If we open our system up to third party integration, do we want to rely on their crypto and use of sensitive shared materials to play along? A more prudent approach is to provide an open API that performs such operations on the integrating party’s behalf, making certain we maintain our protective posture.
Encoding != Proper Primitive Implementation
Standard encoding may deliver interoperable facilities that address other needs, but it has little to do with the appropriate invocation of cryptographic primitives that we’ve shown to be critical in achieving suitably secure end-results.
Home-Grown Crypto
This brings us to our last point, the idea of home-grown crypto. Though the adage, “Don’t build your own crypto” is absolutely true, it was more relevant 20 years ago than today. Back then, we didn’t have a wide assortment of well-implemented cryptographic libraries to utilize. Many people learning about security believed they could obscure their approach to keep others from stealing content. That doesn’t work, and that was mostly the point.

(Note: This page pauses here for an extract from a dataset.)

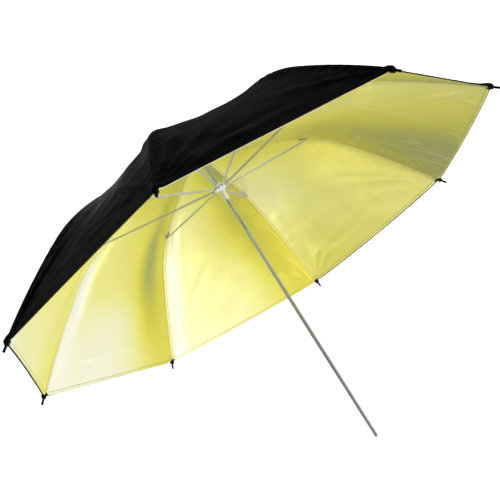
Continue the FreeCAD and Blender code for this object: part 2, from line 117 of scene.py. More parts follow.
def rib_line(along):
    """Radius, height and slope of the rib's line at distances along it from the notch pivot."""
    along = np.asarray(along, float)
    radius = np.full(along.shape, PIVOT_RADIUS)
    height = np.full(along.shape, PIVOT_HEIGHT)
    slope = np.full(along.shape, SLOPES[0])
    start = 0.0
    for i, (arc, length) in enumerate(zip((INNER_ARC, SHOULDER_ARC, OUTER_ARC), ARC_LENGTHS)):
        low = -math.inf if i == 0 else 0.0
        high = math.inf if i == 2 else length
        part = np.clip(along - start, low, high)
        begin = SLOPES[i]
        end = begin + part / arc
        radius = radius + arc * (np.sin(end) - np.sin(begin))
        height = height - arc * (np.cos(begin) - np.cos(end))
        slope = np.where(along > start, end, slope) if i else end
        start += length
    return radius, height, slope


def flex_distance():
    """Distance along the rib to the point where its bend is gathered."""
    trial = np.linspace(0, RIB_LENGTH, 4000)
    radius, _, _ = rib_line(trial)
    return float(np.interp(FLEX_RADIUS, radius, trial))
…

Practical Use of Encryption
So what constitutes home-grown crypto, then? You can’t do much with a single encryption algorithm alone. As noted in prior text, encryption delivers Privacy. If you want Integrity and Authenticity together with Privacy, there are viable options – you can use something called AES-GCM (Galois Counter Mode, which we in fact use but not for end-user data) and as noted, we can even combine generic algorithms if we do so correctly. There are other choices.
These however don’t constitute, “home-grown”, and there isn’t a viable data protection product on the market that only uses data encryption.

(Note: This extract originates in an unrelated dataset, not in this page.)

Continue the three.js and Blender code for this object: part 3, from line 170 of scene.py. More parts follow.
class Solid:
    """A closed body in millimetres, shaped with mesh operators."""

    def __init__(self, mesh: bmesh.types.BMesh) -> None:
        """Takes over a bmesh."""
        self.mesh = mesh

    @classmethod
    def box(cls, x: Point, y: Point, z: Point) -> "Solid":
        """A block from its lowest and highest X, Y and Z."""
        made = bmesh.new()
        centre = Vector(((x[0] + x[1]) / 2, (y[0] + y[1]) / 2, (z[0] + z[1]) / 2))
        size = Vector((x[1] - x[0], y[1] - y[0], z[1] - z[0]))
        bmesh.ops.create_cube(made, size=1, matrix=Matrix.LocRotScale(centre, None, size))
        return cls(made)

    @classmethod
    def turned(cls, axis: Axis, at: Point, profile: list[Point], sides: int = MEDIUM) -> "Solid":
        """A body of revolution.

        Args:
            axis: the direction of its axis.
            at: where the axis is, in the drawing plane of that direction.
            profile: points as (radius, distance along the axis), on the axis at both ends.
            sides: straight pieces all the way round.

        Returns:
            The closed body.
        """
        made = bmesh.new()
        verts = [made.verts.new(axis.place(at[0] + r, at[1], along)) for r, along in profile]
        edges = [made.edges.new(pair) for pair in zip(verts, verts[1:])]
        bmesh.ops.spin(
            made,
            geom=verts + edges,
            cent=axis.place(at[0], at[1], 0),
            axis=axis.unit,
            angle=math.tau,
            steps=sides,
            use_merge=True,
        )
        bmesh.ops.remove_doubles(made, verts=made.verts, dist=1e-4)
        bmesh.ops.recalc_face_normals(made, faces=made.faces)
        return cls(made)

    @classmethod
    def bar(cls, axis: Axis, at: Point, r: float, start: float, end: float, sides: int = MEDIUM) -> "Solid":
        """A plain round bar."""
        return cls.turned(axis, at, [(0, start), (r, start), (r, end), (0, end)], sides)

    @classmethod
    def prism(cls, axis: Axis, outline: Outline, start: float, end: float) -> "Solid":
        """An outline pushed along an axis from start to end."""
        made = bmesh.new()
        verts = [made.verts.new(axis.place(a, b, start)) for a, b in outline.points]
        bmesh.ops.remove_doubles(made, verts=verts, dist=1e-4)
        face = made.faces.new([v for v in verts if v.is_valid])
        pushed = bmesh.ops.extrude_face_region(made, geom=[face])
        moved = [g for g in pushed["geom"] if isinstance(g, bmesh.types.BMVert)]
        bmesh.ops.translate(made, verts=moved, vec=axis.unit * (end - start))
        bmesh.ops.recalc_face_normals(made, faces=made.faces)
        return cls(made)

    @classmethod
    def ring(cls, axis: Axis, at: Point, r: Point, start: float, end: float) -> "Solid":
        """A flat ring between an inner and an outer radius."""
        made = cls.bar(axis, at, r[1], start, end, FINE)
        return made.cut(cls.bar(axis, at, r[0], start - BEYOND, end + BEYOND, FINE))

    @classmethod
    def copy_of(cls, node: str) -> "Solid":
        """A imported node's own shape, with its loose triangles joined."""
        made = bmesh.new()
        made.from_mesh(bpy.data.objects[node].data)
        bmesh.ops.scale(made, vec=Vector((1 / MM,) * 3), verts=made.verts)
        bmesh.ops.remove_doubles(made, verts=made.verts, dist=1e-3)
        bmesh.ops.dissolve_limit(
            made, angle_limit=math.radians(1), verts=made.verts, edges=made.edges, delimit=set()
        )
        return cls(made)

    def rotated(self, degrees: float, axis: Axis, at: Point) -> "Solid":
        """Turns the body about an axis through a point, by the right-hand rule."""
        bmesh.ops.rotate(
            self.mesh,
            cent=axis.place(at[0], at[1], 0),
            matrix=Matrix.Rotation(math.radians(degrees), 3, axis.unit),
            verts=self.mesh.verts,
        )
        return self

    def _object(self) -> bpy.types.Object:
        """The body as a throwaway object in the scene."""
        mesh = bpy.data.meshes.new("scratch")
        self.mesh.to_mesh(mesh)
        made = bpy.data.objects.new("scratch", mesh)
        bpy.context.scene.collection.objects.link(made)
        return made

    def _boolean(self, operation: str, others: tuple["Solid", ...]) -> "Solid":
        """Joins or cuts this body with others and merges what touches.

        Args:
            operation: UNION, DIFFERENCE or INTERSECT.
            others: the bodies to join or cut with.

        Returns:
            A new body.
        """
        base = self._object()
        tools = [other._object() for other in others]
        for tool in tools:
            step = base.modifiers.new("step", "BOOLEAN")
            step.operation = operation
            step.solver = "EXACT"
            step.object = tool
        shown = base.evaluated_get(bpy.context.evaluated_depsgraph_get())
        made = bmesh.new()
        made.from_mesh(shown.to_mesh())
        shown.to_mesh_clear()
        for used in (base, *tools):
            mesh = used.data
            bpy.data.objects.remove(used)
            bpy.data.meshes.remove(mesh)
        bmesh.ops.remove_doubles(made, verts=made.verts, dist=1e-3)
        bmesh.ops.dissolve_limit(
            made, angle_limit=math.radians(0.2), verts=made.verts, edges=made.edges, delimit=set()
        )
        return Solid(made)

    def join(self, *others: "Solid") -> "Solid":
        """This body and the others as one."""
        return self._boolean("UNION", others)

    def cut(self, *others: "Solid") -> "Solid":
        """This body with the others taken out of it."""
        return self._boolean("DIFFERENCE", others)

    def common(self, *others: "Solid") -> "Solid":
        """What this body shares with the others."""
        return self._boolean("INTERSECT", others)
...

Security Assessments/ Audits
Cutting to the chase: All security software should be audited, especially software purposed for protection. Though there are numerous companies that offer related services, we can assert that there aren’t that many well-qualified to vet cryptography. This requires a distinct collection of expertise not typically found with one individual. Public bug bounty programs won’t make the grade here – such auditing has to be done with a bit more structure.
Conclusions
There is a tremendous amount of bad, “advice” online about the proper way to utilize cryptography. There are also a lot of incorrect or misleading answers on related forums. How do you know who to trust? This is a big problem in our industry, and though the parade of newcomers with silver bullets has to some extent subsided, there are those out there making simple, direct, and assertive claims of simplicity. This alone isn’t a problem, but it can be a signal.
As we have attempted to illustrate, encryption is far more than simply gathering proper random numbers and managing encryption keys. Every last detail must be reviewed and aligned with proper methods and current research, and the approach and implementation should be audited on a regular basis.